>> Start

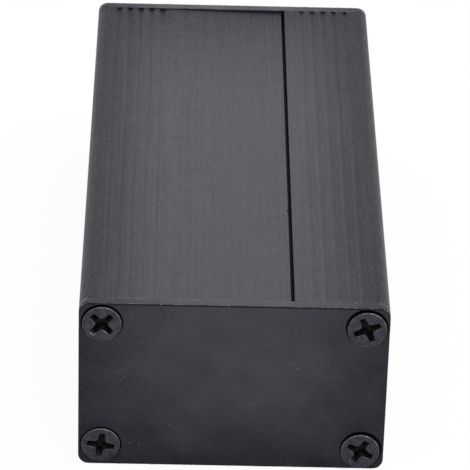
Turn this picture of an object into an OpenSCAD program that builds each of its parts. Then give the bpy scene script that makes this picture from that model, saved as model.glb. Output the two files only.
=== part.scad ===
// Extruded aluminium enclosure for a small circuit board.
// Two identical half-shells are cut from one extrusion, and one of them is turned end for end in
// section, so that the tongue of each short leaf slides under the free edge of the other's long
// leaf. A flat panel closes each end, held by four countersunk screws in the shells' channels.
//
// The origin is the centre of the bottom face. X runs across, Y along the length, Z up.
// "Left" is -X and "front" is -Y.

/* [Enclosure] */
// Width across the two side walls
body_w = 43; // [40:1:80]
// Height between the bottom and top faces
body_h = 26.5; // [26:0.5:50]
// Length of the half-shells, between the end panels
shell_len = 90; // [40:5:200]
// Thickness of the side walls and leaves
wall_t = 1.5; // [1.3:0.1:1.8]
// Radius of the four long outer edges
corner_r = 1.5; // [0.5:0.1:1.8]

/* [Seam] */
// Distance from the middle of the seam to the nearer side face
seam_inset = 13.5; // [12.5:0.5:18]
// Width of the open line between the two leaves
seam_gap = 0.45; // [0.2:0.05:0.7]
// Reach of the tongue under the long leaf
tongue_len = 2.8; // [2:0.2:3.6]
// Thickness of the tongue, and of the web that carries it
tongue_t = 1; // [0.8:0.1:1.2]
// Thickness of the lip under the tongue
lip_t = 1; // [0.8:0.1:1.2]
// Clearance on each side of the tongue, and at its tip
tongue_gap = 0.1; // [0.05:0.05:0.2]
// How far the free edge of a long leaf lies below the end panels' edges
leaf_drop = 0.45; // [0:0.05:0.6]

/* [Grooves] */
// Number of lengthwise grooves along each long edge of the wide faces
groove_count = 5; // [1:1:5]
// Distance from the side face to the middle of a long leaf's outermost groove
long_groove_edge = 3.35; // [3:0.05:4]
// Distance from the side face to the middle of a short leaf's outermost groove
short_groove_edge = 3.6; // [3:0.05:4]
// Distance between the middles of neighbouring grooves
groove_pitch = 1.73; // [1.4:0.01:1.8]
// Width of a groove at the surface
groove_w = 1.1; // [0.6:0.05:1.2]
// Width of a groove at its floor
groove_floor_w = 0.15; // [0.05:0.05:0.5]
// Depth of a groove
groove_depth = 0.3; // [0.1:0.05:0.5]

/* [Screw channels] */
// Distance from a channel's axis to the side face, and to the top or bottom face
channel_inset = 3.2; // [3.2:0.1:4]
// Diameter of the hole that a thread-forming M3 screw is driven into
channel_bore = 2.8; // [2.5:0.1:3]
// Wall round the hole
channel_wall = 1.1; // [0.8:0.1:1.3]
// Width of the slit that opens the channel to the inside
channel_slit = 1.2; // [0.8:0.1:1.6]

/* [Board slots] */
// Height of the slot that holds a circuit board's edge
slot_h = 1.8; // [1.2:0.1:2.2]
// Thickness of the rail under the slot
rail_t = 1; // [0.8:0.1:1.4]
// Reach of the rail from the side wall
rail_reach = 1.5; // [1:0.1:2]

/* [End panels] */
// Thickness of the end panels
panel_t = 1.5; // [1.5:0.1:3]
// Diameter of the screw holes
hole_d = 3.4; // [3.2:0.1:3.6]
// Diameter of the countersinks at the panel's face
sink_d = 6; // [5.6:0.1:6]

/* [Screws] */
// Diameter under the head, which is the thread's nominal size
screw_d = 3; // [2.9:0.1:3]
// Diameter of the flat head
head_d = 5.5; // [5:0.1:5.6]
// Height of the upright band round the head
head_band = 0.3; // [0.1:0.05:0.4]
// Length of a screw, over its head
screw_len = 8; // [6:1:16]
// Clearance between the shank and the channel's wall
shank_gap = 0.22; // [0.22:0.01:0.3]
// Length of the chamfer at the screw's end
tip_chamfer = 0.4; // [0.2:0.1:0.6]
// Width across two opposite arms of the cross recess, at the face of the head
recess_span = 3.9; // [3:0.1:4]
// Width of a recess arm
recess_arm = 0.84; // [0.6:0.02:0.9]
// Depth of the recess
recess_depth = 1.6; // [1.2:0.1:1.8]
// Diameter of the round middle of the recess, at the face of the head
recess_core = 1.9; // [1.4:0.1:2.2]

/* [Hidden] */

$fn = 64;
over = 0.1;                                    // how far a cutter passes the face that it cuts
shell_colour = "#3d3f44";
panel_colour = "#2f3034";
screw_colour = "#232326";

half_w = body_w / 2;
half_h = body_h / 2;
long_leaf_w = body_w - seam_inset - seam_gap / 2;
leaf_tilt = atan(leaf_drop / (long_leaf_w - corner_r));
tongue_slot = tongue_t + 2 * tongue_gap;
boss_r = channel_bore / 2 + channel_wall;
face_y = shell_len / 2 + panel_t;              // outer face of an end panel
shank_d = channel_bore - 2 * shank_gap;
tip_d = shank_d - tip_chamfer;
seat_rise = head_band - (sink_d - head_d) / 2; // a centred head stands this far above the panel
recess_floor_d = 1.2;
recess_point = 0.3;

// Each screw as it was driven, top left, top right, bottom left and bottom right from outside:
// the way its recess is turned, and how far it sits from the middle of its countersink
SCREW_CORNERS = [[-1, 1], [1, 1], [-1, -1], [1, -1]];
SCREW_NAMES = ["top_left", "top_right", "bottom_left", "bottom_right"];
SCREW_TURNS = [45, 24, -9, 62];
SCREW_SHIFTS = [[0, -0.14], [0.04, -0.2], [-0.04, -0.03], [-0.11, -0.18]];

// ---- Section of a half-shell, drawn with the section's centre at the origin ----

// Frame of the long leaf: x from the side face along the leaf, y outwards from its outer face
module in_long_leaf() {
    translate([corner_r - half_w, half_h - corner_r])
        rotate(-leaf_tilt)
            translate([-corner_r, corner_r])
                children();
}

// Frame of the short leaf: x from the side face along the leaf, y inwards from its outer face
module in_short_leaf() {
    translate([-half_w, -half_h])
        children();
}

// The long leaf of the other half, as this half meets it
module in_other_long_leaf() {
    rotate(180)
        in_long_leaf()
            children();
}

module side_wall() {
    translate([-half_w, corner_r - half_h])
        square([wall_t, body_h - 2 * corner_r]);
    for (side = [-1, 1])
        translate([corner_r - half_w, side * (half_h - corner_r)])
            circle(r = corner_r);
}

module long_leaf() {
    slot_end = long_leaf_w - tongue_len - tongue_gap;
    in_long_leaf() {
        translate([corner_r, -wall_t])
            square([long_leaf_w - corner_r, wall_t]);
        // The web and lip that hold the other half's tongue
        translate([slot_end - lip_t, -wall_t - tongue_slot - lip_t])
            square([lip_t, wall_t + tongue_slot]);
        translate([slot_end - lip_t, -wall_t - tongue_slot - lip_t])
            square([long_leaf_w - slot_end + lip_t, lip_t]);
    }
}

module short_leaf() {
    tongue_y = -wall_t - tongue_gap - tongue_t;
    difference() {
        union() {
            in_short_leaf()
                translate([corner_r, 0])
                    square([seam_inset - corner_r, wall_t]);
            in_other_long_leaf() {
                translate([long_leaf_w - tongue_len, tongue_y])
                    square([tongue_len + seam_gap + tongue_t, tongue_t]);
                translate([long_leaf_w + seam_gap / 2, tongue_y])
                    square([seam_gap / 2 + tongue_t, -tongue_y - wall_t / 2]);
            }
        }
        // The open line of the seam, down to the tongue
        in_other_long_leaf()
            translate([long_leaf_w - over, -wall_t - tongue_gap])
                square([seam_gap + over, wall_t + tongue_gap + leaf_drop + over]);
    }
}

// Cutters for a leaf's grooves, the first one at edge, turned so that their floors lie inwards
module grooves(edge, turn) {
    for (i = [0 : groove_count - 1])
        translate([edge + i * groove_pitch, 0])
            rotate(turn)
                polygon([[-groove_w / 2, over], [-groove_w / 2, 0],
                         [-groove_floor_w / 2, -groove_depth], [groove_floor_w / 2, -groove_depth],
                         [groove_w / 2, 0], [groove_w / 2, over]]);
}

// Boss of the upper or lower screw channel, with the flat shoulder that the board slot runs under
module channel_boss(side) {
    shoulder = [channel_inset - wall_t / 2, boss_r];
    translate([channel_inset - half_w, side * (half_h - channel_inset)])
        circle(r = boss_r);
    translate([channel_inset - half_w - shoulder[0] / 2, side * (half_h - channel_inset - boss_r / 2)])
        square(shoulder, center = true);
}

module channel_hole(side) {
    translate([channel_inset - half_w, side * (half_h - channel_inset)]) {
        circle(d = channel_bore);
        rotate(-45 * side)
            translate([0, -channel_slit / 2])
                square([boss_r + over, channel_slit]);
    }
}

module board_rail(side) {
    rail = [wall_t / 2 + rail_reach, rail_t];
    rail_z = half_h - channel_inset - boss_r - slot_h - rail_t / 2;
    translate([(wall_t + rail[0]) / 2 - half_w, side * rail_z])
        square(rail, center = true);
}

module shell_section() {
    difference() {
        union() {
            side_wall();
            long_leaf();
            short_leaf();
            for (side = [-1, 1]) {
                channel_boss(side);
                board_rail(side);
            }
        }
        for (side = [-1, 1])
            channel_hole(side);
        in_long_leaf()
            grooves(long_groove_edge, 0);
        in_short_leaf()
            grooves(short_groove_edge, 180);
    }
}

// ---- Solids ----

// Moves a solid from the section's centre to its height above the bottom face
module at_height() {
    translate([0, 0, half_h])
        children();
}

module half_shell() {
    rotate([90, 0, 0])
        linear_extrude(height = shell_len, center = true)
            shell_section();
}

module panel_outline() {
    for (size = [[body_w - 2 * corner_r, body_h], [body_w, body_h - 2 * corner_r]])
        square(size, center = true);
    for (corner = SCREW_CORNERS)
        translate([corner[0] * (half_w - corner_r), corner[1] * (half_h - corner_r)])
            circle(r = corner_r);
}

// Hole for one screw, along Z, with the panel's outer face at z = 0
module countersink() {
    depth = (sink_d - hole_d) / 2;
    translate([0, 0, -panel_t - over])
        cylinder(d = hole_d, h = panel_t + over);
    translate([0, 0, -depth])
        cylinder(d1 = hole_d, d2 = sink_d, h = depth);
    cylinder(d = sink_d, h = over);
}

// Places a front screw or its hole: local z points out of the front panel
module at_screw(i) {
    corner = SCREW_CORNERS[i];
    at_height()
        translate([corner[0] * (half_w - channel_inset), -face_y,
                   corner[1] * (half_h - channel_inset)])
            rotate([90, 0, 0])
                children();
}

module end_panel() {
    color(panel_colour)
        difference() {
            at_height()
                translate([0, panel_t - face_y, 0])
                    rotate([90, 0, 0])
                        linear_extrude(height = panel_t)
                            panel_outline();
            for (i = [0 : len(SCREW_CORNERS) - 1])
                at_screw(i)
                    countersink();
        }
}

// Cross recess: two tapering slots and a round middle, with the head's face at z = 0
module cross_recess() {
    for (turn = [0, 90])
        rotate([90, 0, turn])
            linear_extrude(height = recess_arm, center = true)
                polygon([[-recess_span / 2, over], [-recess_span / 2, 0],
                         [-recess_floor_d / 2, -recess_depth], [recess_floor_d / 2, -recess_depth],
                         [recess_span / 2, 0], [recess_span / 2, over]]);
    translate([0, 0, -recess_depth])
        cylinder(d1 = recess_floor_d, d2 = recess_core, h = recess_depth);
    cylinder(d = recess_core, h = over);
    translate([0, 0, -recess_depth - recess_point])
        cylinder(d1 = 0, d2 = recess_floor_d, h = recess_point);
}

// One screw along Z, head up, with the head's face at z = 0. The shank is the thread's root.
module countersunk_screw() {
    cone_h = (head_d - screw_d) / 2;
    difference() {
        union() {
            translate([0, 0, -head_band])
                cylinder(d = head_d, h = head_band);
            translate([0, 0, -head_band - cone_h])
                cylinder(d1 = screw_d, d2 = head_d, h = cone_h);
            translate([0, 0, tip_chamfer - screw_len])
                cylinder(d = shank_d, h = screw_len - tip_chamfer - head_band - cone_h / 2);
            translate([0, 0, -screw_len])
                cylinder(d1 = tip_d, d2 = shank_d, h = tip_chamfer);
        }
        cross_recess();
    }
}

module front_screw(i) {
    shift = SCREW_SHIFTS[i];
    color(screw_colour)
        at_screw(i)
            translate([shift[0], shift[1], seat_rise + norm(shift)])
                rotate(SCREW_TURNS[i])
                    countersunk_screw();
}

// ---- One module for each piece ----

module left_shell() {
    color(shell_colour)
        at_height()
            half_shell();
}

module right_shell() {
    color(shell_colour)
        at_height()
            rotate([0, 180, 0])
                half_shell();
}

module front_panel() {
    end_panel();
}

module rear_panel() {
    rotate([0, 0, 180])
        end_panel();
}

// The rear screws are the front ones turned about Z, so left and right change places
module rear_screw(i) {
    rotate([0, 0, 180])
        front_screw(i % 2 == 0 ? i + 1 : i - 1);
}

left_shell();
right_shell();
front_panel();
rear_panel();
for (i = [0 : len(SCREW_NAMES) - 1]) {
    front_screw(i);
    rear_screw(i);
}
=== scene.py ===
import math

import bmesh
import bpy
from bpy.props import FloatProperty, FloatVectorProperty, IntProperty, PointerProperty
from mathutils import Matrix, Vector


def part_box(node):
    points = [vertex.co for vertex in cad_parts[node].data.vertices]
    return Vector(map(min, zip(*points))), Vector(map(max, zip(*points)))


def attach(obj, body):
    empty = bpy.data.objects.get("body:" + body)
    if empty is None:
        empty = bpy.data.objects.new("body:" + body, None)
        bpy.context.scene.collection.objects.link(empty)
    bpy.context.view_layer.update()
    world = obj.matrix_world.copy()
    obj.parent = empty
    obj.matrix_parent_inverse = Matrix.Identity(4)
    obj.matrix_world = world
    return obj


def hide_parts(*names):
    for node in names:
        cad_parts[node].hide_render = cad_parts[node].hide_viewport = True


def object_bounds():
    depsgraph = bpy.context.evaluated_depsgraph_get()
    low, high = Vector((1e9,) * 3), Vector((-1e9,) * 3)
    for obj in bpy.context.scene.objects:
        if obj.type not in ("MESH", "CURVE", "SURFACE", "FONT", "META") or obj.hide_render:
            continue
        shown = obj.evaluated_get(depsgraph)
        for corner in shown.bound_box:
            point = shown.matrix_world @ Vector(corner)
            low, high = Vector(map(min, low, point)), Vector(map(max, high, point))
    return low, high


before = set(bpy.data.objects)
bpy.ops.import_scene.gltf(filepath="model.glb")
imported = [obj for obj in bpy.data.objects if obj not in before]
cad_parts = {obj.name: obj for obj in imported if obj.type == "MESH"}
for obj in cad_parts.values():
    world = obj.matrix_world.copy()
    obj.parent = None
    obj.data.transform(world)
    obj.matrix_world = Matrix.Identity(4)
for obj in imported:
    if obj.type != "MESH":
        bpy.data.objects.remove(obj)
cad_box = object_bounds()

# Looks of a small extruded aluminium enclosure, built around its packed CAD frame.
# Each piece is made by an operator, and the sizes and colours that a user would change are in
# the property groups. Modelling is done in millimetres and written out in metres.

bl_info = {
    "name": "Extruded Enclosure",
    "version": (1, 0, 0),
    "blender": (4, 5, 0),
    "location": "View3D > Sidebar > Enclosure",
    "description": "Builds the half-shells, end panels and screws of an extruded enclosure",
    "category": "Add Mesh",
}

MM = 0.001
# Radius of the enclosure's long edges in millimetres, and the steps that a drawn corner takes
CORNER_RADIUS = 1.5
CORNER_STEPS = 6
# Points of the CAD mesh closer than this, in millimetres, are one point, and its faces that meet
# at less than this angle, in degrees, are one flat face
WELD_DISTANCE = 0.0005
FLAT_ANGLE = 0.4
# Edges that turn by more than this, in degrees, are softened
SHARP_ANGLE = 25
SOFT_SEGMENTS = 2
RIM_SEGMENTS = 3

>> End
>> Start

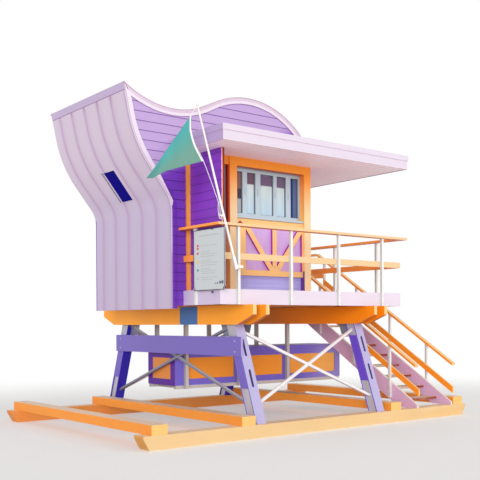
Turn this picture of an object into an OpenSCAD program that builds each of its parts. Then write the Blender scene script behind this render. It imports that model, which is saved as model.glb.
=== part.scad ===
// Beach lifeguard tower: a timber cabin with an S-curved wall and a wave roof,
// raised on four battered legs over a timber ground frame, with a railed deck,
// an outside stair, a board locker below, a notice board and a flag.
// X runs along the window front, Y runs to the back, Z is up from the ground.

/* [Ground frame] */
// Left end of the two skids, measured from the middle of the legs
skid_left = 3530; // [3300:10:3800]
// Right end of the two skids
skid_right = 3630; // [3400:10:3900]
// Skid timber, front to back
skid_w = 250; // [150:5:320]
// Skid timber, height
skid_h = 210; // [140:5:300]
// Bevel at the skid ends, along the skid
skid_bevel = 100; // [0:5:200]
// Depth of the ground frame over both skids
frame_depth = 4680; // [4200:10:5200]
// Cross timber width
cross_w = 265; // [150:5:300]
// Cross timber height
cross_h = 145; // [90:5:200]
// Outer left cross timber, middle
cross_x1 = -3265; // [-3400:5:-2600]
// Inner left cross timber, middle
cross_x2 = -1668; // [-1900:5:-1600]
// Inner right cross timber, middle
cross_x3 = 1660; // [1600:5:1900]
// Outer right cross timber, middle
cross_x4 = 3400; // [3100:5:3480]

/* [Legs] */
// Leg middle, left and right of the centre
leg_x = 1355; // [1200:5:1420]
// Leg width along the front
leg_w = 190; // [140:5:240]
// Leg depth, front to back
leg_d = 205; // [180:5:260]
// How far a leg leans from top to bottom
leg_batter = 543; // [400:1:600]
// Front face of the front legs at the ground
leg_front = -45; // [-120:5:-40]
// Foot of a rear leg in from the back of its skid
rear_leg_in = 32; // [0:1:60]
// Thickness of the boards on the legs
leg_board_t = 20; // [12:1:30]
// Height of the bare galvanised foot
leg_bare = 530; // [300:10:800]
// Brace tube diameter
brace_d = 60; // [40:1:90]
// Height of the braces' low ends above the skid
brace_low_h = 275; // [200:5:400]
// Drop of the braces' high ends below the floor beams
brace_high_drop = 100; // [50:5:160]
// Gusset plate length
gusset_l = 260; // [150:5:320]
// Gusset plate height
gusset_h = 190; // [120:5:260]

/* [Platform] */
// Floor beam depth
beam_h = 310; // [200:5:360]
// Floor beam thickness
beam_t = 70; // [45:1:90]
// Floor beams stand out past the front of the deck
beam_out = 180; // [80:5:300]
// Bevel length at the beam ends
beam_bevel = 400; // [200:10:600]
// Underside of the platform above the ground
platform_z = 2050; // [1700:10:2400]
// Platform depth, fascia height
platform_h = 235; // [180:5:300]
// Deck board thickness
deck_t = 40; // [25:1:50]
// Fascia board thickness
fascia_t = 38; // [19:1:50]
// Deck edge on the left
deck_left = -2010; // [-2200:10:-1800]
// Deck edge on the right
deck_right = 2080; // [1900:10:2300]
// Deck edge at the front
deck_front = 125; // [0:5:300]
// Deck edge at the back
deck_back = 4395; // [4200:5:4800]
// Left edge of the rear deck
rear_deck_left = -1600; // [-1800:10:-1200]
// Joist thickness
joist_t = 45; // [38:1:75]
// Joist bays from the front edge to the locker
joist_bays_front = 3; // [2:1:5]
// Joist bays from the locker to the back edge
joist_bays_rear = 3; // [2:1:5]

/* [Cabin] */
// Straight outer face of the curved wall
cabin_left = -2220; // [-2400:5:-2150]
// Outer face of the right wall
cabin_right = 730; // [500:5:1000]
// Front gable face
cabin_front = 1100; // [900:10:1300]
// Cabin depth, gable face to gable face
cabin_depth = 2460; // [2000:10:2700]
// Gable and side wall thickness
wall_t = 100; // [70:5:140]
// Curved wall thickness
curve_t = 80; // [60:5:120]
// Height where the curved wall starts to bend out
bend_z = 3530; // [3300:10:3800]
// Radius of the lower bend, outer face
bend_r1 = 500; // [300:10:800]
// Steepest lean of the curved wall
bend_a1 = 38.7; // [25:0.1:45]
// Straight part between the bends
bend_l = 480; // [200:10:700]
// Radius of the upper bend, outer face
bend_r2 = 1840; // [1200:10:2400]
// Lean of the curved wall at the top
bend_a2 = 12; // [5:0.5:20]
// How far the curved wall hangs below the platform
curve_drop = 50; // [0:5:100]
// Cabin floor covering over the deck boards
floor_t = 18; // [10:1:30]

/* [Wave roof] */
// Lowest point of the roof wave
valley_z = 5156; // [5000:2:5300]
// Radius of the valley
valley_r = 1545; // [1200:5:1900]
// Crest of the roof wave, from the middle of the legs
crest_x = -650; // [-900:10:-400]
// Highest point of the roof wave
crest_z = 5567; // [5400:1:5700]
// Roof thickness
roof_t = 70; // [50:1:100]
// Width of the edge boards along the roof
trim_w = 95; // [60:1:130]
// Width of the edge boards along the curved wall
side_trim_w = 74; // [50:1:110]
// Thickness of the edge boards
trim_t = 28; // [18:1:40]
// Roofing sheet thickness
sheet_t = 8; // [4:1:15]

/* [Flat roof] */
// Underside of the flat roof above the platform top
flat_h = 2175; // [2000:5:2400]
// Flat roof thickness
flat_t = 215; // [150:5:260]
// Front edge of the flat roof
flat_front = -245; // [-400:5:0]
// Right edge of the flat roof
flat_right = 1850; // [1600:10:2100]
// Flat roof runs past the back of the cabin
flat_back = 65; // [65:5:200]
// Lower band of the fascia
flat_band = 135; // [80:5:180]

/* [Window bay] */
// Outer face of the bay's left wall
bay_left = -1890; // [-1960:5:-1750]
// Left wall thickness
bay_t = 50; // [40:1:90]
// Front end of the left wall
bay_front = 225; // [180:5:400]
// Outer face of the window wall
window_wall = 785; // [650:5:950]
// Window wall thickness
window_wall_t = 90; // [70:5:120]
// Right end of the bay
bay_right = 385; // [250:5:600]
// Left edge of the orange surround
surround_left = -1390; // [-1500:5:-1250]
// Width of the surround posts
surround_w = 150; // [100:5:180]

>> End

> _GIVEN TASK_
Retype exactly, and only, the lines from the one containing "is saved as model.glb." through the one containing "from the ground.", both included.

> _THE REPLY_
Turn this picture of an object into an OpenSCAD program that builds each of its parts. Then write the Blender scene script behind this render. It imports that model, which is saved as model.glb.
=== part.scad ===
// Beach lifeguard tower: a timber cabin with an S-curved wall and a wave roof,
// raised on four battered legs over a timber ground frame, with a railed deck,
// an outside stair, a board locker below, a notice board and a flag.
// X runs along the window front, Y runs to the back, Z is up from the ground.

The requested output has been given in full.